▶ **Task goal**: A precise retyping is required of every line from the one containing "Keep writing the" down to the one containing "return made", both included, and of no other line.

▶ **Task inputs**:
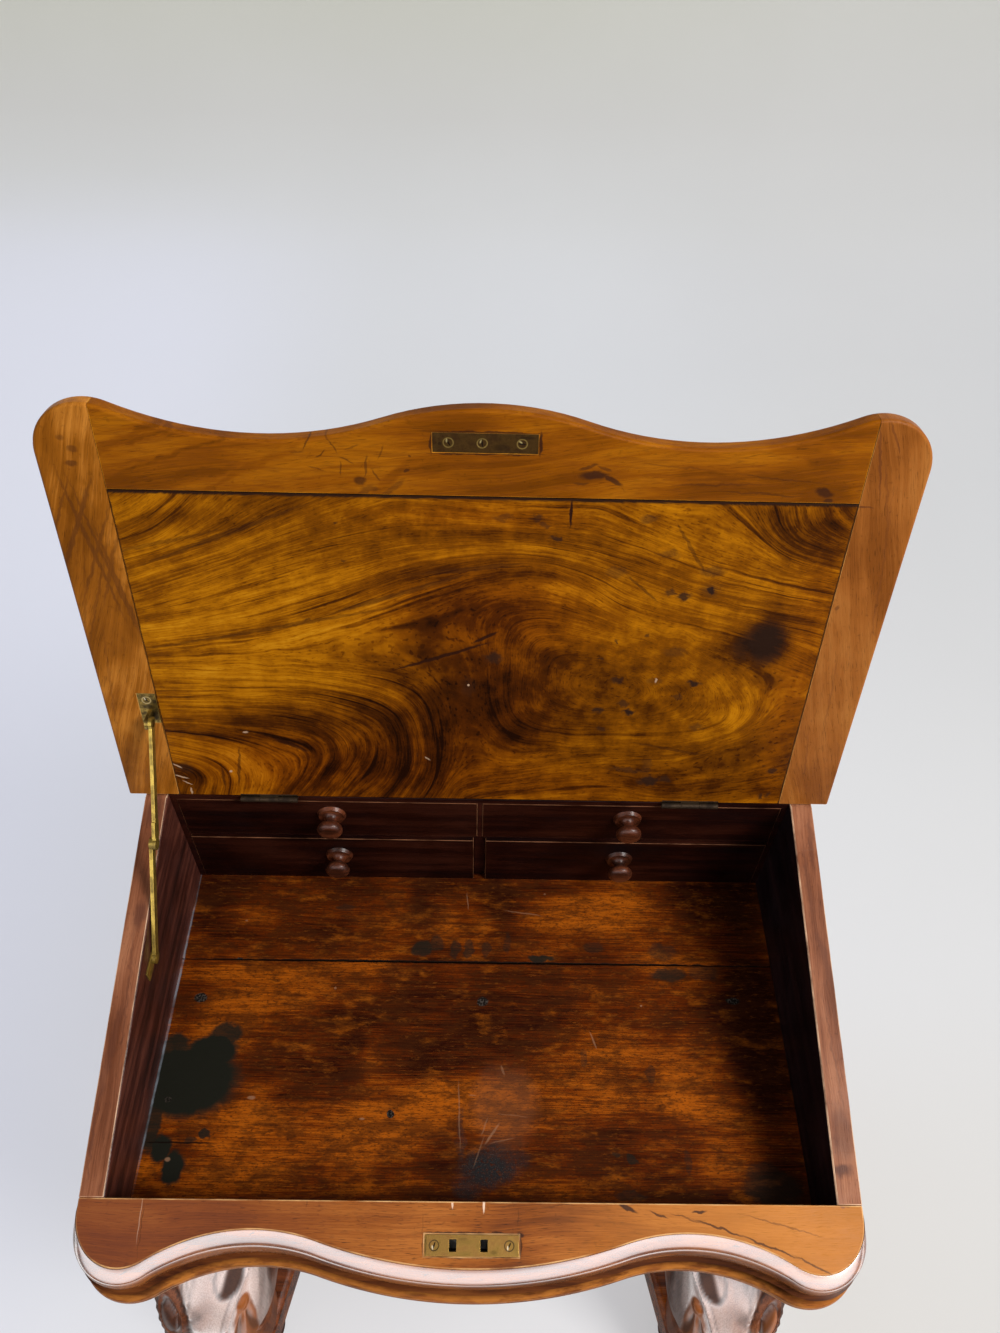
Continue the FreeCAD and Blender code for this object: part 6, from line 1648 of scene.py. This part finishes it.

---

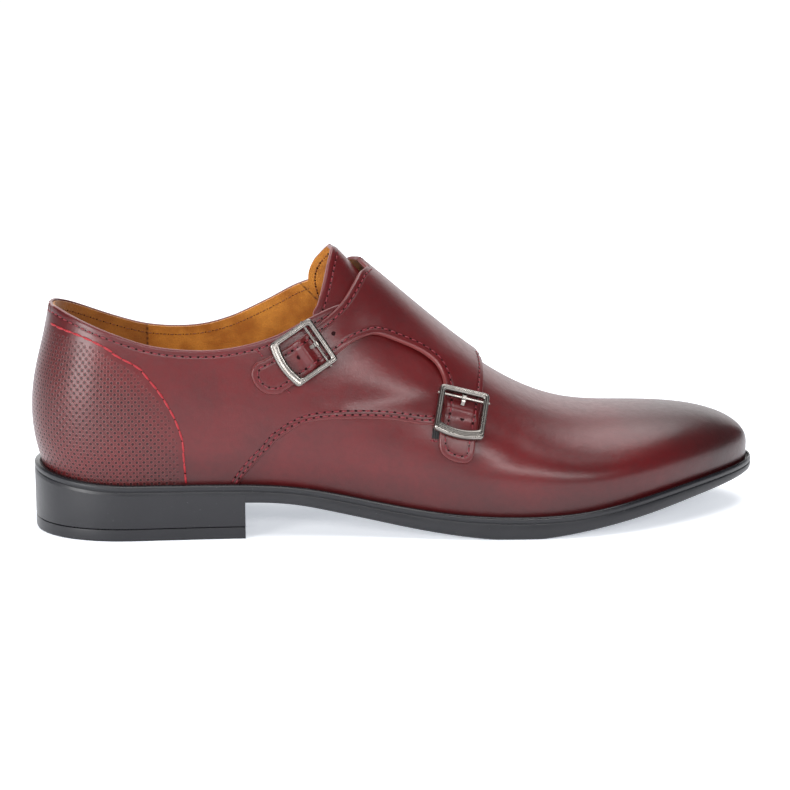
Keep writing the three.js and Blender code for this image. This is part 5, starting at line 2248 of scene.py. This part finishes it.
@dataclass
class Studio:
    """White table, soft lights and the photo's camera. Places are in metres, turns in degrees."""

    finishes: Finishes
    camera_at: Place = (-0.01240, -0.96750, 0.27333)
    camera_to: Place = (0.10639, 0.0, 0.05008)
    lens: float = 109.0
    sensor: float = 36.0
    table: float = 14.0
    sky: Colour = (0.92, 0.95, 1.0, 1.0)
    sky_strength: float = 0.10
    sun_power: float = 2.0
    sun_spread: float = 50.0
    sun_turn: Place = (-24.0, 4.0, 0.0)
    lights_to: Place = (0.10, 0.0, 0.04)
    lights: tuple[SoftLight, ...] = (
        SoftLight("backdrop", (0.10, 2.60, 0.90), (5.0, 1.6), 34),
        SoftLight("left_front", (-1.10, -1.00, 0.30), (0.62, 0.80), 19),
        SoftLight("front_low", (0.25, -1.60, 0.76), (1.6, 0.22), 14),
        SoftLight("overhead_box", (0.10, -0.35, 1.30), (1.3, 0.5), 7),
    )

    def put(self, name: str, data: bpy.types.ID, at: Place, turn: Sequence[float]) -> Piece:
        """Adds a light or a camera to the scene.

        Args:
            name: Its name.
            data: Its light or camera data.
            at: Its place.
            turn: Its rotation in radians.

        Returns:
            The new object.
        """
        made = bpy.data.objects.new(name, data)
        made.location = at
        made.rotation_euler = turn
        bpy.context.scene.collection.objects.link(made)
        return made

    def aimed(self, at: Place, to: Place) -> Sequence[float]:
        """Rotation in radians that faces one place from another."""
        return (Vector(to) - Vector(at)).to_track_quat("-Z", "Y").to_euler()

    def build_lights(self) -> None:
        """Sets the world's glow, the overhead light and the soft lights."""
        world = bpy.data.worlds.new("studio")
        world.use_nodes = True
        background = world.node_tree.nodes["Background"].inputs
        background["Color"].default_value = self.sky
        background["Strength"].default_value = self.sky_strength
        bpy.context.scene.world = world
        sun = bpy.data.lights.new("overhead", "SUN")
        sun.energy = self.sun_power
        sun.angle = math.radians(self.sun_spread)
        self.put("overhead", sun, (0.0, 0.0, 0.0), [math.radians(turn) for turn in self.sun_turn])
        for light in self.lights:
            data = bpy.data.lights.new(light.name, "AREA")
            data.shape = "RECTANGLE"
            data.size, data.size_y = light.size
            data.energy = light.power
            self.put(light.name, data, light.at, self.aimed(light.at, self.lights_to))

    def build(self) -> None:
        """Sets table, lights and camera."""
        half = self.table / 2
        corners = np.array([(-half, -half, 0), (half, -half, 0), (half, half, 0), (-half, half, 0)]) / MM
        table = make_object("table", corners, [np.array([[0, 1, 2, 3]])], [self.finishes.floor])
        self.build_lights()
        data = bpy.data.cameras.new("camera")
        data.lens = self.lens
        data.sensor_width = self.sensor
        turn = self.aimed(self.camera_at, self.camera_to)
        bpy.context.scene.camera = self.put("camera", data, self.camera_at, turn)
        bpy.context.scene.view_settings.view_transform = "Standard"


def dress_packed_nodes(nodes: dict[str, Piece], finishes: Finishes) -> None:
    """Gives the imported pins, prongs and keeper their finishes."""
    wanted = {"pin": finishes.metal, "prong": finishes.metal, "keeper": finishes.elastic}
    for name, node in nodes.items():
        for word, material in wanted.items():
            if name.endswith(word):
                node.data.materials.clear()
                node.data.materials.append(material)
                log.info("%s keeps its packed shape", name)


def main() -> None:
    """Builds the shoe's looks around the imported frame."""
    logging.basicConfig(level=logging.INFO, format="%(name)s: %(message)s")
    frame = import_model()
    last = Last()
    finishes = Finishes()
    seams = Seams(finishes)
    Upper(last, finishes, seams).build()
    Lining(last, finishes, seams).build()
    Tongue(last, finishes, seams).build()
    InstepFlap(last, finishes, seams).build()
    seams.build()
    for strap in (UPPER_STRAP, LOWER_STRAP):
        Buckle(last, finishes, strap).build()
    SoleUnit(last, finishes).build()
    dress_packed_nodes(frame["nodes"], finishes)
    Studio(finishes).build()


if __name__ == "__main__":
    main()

▶ **Result for this exercise**:
Keep writing the three.js and Blender code for this image. This is part 5, starting at line 2248 of scene.py. This part finishes it.
@dataclass
class Studio:
    """White table, soft lights and the photo's camera. Places are in metres, turns in degrees."""

    finishes: Finishes
    camera_at: Place = (-0.01240, -0.96750, 0.27333)
    camera_to: Place = (0.10639, 0.0, 0.05008)
    lens: float = 109.0
    sensor: float = 36.0
    table: float = 14.0
    sky: Colour = (0.92, 0.95, 1.0, 1.0)
    sky_strength: float = 0.10
    sun_power: float = 2.0
    sun_spread: float = 50.0
    sun_turn: Place = (-24.0, 4.0, 0.0)
    lights_to: Place = (0.10, 0.0, 0.04)
    lights: tuple[SoftLight, ...] = (
        SoftLight("backdrop", (0.10, 2.60, 0.90), (5.0, 1.6), 34),
        SoftLight("left_front", (-1.10, -1.00, 0.30), (0.62, 0.80), 19),
        SoftLight("front_low", (0.25, -1.60, 0.76), (1.6, 0.22), 14),
        SoftLight("overhead_box", (0.10, -0.35, 1.30), (1.3, 0.5), 7),
    )

    def put(self, name: str, data: bpy.types.ID, at: Place, turn: Sequence[float]) -> Piece:
        """Adds a light or a camera to the scene.

        Args:
            name: Its name.
            data: Its light or camera data.
            at: Its place.
            turn: Its rotation in radians.

        Returns:
            The new object.
        """
        made = bpy.data.objects.new(name, data)
        made.location = at
        made.rotation_euler = turn
        bpy.context.scene.collection.objects.link(made)
        return made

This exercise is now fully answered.